WHAT YOU WILL DO ▸ Extract the listing below in full, unchanged.

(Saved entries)

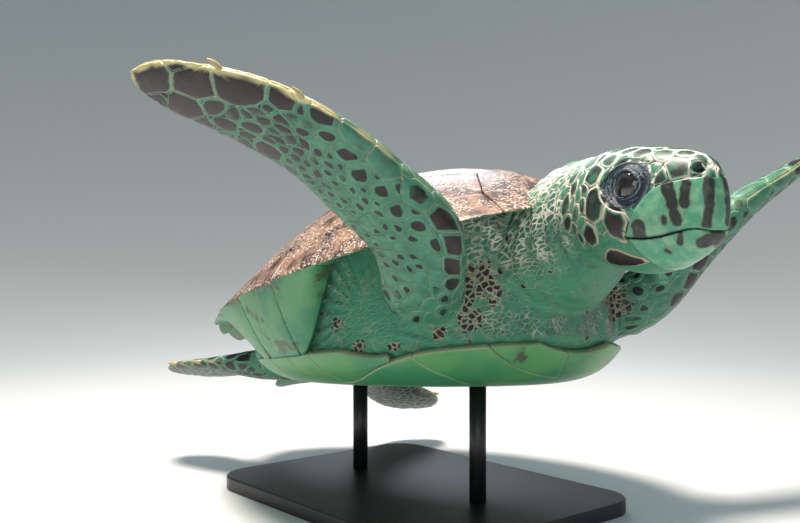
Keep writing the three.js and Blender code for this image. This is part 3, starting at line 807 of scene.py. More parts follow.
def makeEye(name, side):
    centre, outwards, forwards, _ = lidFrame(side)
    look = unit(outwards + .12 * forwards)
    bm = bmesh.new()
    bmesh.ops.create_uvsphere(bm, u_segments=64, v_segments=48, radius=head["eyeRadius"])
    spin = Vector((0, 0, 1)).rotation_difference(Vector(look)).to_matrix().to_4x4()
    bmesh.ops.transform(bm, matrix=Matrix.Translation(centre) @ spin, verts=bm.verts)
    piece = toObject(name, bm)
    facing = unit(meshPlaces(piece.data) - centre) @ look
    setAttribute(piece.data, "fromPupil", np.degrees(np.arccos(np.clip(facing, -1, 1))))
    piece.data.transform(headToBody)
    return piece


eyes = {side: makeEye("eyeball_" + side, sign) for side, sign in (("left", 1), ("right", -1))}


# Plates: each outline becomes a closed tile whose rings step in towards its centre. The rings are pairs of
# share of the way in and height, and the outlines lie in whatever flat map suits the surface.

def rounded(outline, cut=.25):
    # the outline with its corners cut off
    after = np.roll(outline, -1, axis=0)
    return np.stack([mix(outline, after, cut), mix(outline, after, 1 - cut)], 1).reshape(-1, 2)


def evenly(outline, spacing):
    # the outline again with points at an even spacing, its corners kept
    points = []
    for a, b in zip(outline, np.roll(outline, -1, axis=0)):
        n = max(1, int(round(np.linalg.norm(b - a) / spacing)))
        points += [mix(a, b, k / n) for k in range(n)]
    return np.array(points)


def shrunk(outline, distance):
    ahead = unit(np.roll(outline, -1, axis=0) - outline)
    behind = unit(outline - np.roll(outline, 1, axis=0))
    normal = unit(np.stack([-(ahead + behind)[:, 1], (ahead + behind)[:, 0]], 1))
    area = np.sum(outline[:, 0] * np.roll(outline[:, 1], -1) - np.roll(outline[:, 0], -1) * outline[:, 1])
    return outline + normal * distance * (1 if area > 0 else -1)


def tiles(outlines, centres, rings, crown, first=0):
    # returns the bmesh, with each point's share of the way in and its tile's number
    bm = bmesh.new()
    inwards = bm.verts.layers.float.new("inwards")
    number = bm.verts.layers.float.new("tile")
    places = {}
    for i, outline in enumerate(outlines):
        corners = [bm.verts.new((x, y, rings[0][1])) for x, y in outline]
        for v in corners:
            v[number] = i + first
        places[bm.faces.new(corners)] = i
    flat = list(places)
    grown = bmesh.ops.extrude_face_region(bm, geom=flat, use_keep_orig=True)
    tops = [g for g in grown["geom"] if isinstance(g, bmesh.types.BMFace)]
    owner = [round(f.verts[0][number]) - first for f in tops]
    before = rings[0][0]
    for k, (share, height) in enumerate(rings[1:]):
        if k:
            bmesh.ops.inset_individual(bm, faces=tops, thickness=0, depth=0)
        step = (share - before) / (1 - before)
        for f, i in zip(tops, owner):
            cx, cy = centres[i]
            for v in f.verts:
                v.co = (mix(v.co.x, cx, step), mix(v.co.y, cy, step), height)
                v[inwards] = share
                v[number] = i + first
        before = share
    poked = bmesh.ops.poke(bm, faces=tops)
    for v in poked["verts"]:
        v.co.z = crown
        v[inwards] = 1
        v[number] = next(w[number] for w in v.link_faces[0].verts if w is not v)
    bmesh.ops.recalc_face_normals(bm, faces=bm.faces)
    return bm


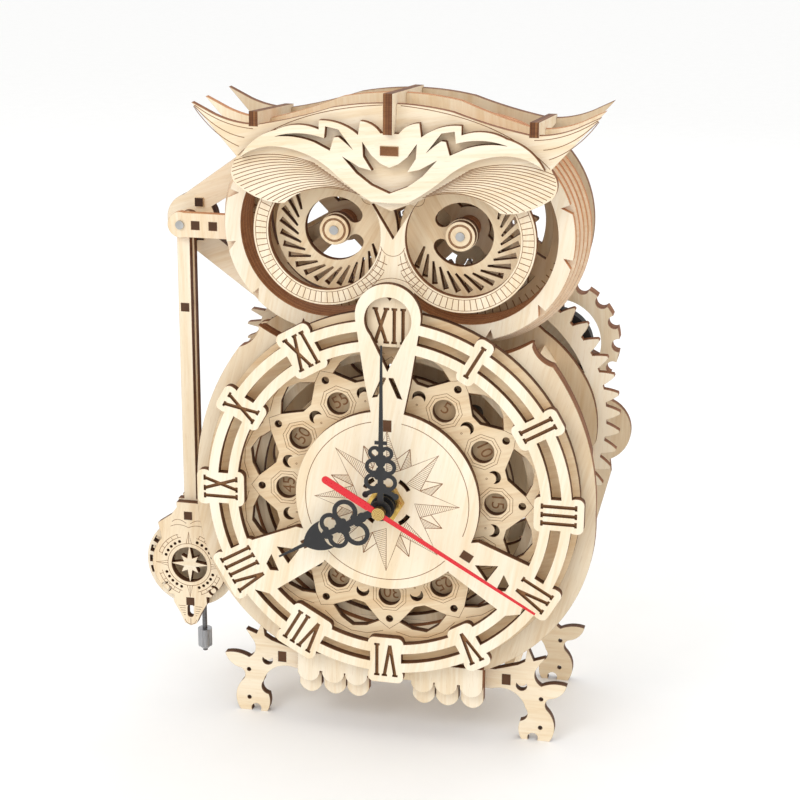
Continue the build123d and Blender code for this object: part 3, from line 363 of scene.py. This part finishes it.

RESULT ▸
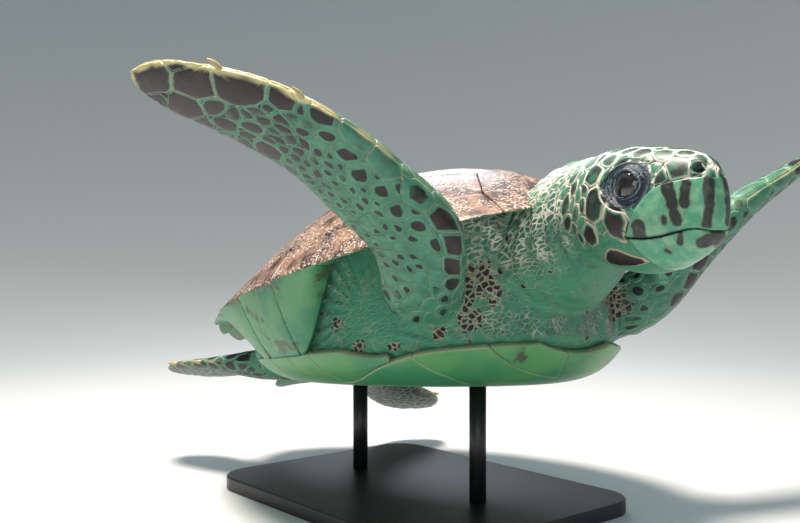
Keep writing the three.js and Blender code for this image. This is part 3, starting at line 807 of scene.py. More parts follow.
def makeEye(name, side):
    centre, outwards, forwards, _ = lidFrame(side)
    look = unit(outwards + .12 * forwards)
    bm = bmesh.new()
    bmesh.ops.create_uvsphere(bm, u_segments=64, v_segments=48, radius=head["eyeRadius"])
    spin = Vector((0, 0, 1)).rotation_difference(Vector(look)).to_matrix().to_4x4()
    bmesh.ops.transform(bm, matrix=Matrix.Translation(centre) @ spin, verts=bm.verts)
    piece = toObject(name, bm)
    facing = unit(meshPlaces(piece.data) - centre) @ look
    setAttribute(piece.data, "fromPupil", np.degrees(np.arccos(np.clip(facing, -1, 1))))
    piece.data.transform(headToBody)
    return piece


eyes = {side: makeEye("eyeball_" + side, sign) for side, sign in (("left", 1), ("right", -1))}


# Plates: each outline becomes a closed tile whose rings step in towards its centre. The rings are pairs of
# share of the way in and height, and the outlines lie in whatever flat map suits the surface.

def rounded(outline, cut=.25):
    # the outline with its corners cut off
    after = np.roll(outline, -1, axis=0)
    return np.stack([mix(outline, after, cut), mix(outline, after, 1 - cut)], 1).reshape(-1, 2)


def evenly(outline, spacing):
    # the outline again with points at an even spacing, its corners kept
    points = []
    for a, b in zip(outline, np.roll(outline, -1, axis=0)):
        n = max(1, int(round(np.linalg.norm(b - a) / spacing)))
        points += [mix(a, b, k / n) for k in range(n)]
    return np.array(points)


def shrunk(outline, distance):
    ahead = unit(np.roll(outline, -1, axis=0) - outline)
    behind = unit(outline - np.roll(outline, 1, axis=0))
    normal = unit(np.stack([-(ahead + behind)[:, 1], (ahead + behind)[:, 0]], 1))
    area = np.sum(outline[:, 0] * np.roll(outline[:, 1], -1) - np.roll(outline[:, 0], -1) * outline[:, 1])
    return outline + normal * distance * (1 if area > 0 else -1)


def tiles(outlines, centres, rings, crown, first=0):
    # returns the bmesh, with each point's share of the way in and its tile's number
    bm = bmesh.new()
    inwards = bm.verts.layers.float.new("inwards")
    number = bm.verts.layers.float.new("tile")
    places = {}
    for i, outline in enumerate(outlines):
        corners = [bm.verts.new((x, y, rings[0][1])) for x, y in outline]
        for v in corners:
            v[number] = i + first
        places[bm.faces.new(corners)] = i
    flat = list(places)
    grown = bmesh.ops.extrude_face_region(bm, geom=flat, use_keep_orig=True)
    tops = [g for g in grown["geom"] if isinstance(g, bmesh.types.BMFace)]
    owner = [round(f.verts[0][number]) - first for f in tops]
    before = rings[0][0]
    for k, (share, height) in enumerate(rings[1:]):
        if k:
            bmesh.ops.inset_individual(bm, faces=tops, thickness=0, depth=0)
        step = (share - before) / (1 - before)
        for f, i in zip(tops, owner):
            cx, cy = centres[i]
            for v in f.verts:
                v.co = (mix(v.co.x, cx, step), mix(v.co.y, cy, step), height)
                v[inwards] = share
                v[number] = i + first
        before = share
    poked = bmesh.ops.poke(bm, faces=tops)
    for v in poked["verts"]:
        v.co.z = crown
        v[inwards] = 1
        v[number] = next(w[number] for w in v.link_faces[0].verts if w is not v)
    bmesh.ops.recalc_face_normals(bm, faces=bm.faces)
    return bm


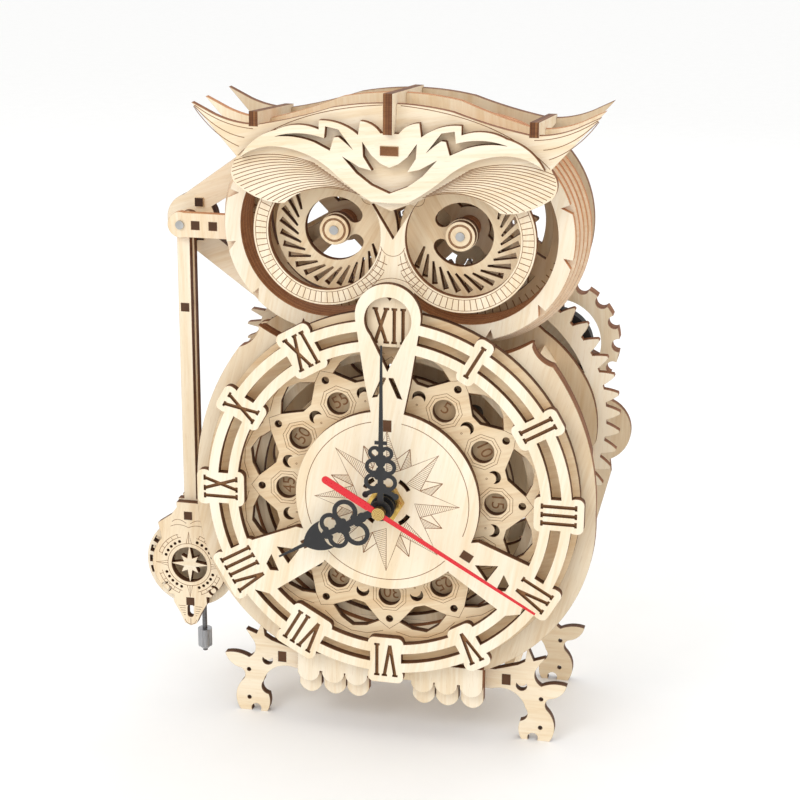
Continue the build123d and Blender code for this object: part 3, from line 363 of scene.py. This part finishes it.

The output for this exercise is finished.